Other high points were the pairing of the Pfffter rounds with, if I remember correctly, 14 teams, 8 of them Regis. This must be done by hand, of course, and I explained to one and all that I would go precisely by bracket after, first, allowing all the non-Regis to hit only non-Regis in the presets. The amazing thing was that, doing this, I managed to find, in two different non-preset rounds, two different natural non-Regis pairings. To which I could, of course, assign a Regis judge. I always feel bad for any school that is so big in the field; it happens once in a while at MHLs. The thing was, the school that would have alleviated this problem dropped at the last minute. So it goes. Anyhow, aside from having to read the riot act once to a couple of teams from Clueless Academy, this went well enough. The shocking thing is, Regis closed out semis. Who would have guessed?
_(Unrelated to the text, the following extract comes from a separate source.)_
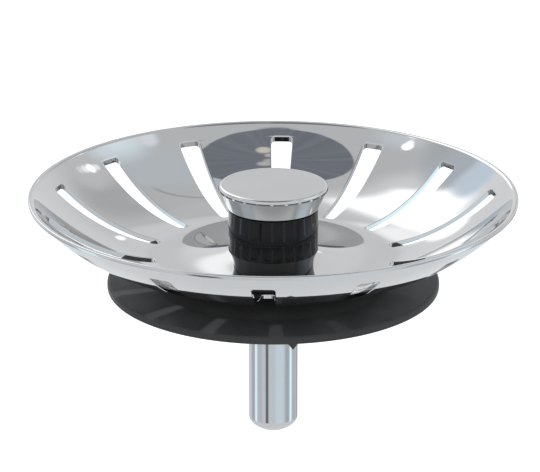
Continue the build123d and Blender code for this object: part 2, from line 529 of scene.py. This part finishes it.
seal = lathe("rubber_seal", soften([
    (seal_bore, seal_bottom, 0),
    (seal_radius, seal_bottom, seal_foot_fillet),
    (seal_radius, seal_top, seal_edge_fillet),
    (seal_slope_radius, seal_top, boss_fillet),
    (boss_radius, boss_top, boss_fillet),
    (seal_bore, boss_top, 0),
], steps=8), seal_segments)
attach(seal, "head")
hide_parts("seal")


def make_nib():
    """The pointed nib: one outline through three layers, drawn in a little at the front."""
    outline = [(-x, z) for x, z in nib_flank] + [nib_tip] + list(reversed(nib_flank))
    count = len(outline)
    turn = radians(nib_turn)
    outward = Vector((cos(turn), sin(turn), 0))
    sideways = Vector((-sin(turn), cos(turn), 0))
    verts = []
    for depth, scale in ((nib_back, 1), (nib_front, 1), (seal_radius, 1 - nib_round)):
        for x, z in outline:
            point = outward * depth + sideways * (x * scale)
            verts.append((point.x, point.y, seal_bottom + z * scale))
    faces = []
    for start in (0, count):
        for k in range(count):
            n = (k + 1) % count
            faces.append((start + k, start + n, start + count + n, start + count + k))
    faces.append(tuple(reversed(range(count))))
    faces.append(tuple(range(2 * count, 3 * count)))
    return new_piece("seal_nib", verts, faces, nib_sharp)


nib = make_nib()
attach(nib, "head")


# The stem and its threads

def make_stem():
    """The pin. A rounded edge takes the place of the dome's last step."""
    dome_radius = (stem_radius ** 2 + dome_height ** 2) / (2 * dome_height)
    dome = []
    for k in range(dome_steps - 1):
        a = asin(stem_radius / dome_radius) * k / dome_steps
        dome.append((dome_radius * sin(a), dome_radius * (1 - cos(a))))
    return lathe("polished_stem", dome[:-1] + soften([
        (*dome[-1], 0),
        (stem_radius, dome_height, dome_fillet),
        (stem_radius, body_top, body_fillet),
        (shoulder_radius, stem_shoulder, body_fillet),
        (thread_core, stem_shoulder, 0),
        (thread_core, neck_bottom, 0),
        (neck_radius, neck_bottom, 0),
        (neck_radius, neck_top, 0),
        (thread_core, neck_top, 0),
        (thread_core, thread_end, 0),
        (tip_radius, stem_top, 0),
        (0, stem_top, 0),
    ]), stem_segments, stem_sharp, closed=False)


pin = make_stem()
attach(pin, "stem")
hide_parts("stem")


def helix(name, low, high, per_turn=40, runout_steps=14):
    """A thread's ridge, tapered at both ends so that it runs out."""
    steps = int((high - low) / thread_pitch * per_turn)
    root = thread_core - thread_buried
    verts = []
    for k in range(steps + 1):
        a = 2 * pi * k / per_turn
        z = low + thread_pitch * k / per_turn
        fade = min(1.0, k / runout_steps, (steps - k) / runout_steps)
        crest = thread_core + (thread_crest - thread_core) * fade
        for r, dz in ((root, -thread_root_half), (crest, -thread_crest_half),
                      (crest, thread_crest_half), (root, thread_root_half)):
            verts.append((r * cos(a), r * sin(a), z + dz))
    faces = []
    for k in range(steps):
        for j in range(4):
            m = (j + 1) % 4
            faces.append((4 * k + j, 4 * k + 4 + j, 4 * k + 4 + m, 4 * k + m))
    faces.append((0, 1, 2, 3))
    faces.append(tuple(4 * steps + j for j in (3, 2, 1, 0)))
    return new_piece(name, verts, faces, thread_sharp)


lower_thread = helix("lower_thread", stem_shoulder + thread_shoulder_clear, neck_bottom - thread_clear)
upper_thread = helix("upper_thread", neck_top + thread_clear, thread_end - thread_root_half)
for ridge in (lower_thread, upper_thread):
    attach(ridge, "stem")


# Node helpers

# Most of a noise lies between these values.
noise_low = 0.3
noise_high = 0.7


def do_math(tree, operation, *values):
    """A Math node on sockets or numbers."""
    node = tree.nodes.new("ShaderNodeMath")
    node.operation = operation
    for k, value in enumerate(values):
        if isinstance(value, float):
            node.inputs[k].default_value = value
        else:
            tree.links.new(value, node.inputs[k])
    return node.outputs["Value"]


def do_vectors(tree, operation, source, other=None):
    """A Vector Math node on a socket and, where it takes two, a vector of numbers."""
    node = tree.nodes.new("ShaderNodeVectorMath")
    node.operation = operation
    tree.links.new(source, node.inputs[0])
    if other:
        node.inputs[1].default_value = other
    return node.outputs["Value" if operation == "DOT_PRODUCT" else "Vector"]


def spread(tree, source, low, high, start=noise_low, stop=noise_high):
    """Goes from low to high as the source goes from start to stop."""
    ramp = tree.nodes.new("ShaderNodeMapRange")
    ramp.inputs["From Min"].default_value = start
    ramp.inputs["From Max"].default_value = stop
    ramp.inputs["To Min"].default_value = low
    ramp.inputs["To Max"].default_value = high
    tree.links.new(source, ramp.inputs["Value"])
    return ramp.outputs["Result"]


def soft_step(tree, source, start, stop):
    """Rises smoothly from 0 to 1 as the source goes from start to stop."""
    result = spread(tree, source, 0.0, 1.0, start, stop)
    result.node.interpolation_type = "SMOOTHSTEP"
    return result


def mix_colours(tree, factor, low, high):
    """Goes from one colour to another. Each is given as numbers or as a socket."""
    node = tree.nodes.new("ShaderNodeMix")
    node.data_type = "RGBA"
    for name, colour in (("A", low), ("B", high)):
        if isinstance(colour, tuple):
            node.inputs[name].default_value = (*colour, 1)
        else:
            tree.links.new(colour, node.inputs[name])
    tree.links.new(factor, node.inputs["Factor"])
    return node.outputs["Result"]


def object_place(tree, stretch=None):
    """The place on the object, scaled along its axes where a stretch is given."""
    place = tree.nodes.new("ShaderNodeTexCoord").outputs["Object"]
    if not stretch:
        return place
    mapping = tree.nodes.new("ShaderNodeMapping")
    mapping.inputs["Scale"].default_value = stretch
    tree.links.new(place, mapping.inputs["Vector"])
    return mapping.outputs["Vector"]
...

The food in the judges’ lounge was, as always, superb, while as far as I could tell no one died from the food served to the competitors, or at least died too much. JV and I managed to go out at one point and run smack dab into a Yankees game. We were held at bat-point and challenged, on entry, as to whether we were Yankee fans. JV made the correct answer (“That’s a baseball thing?”) and we were allowed entrance. I also got to visit RJT’s classroom, aka Green Bay East. I was shocked, shocked, to see football items decorating her walls. And her desk. And the floor, the ceiling, the board, and the two little gerbils (Brett and Favre) that she has as class mascots. Very disturbing.
Anyhow, that about sums up the Kaiser Roll. Starting tomorrow, Big Jake, beginning with the RR. Let the award ceremonies begin!
1 comment:
Ah, Lil' Lex should be a good time.
Lots of 'small' innuendos, starting with the tournament's name.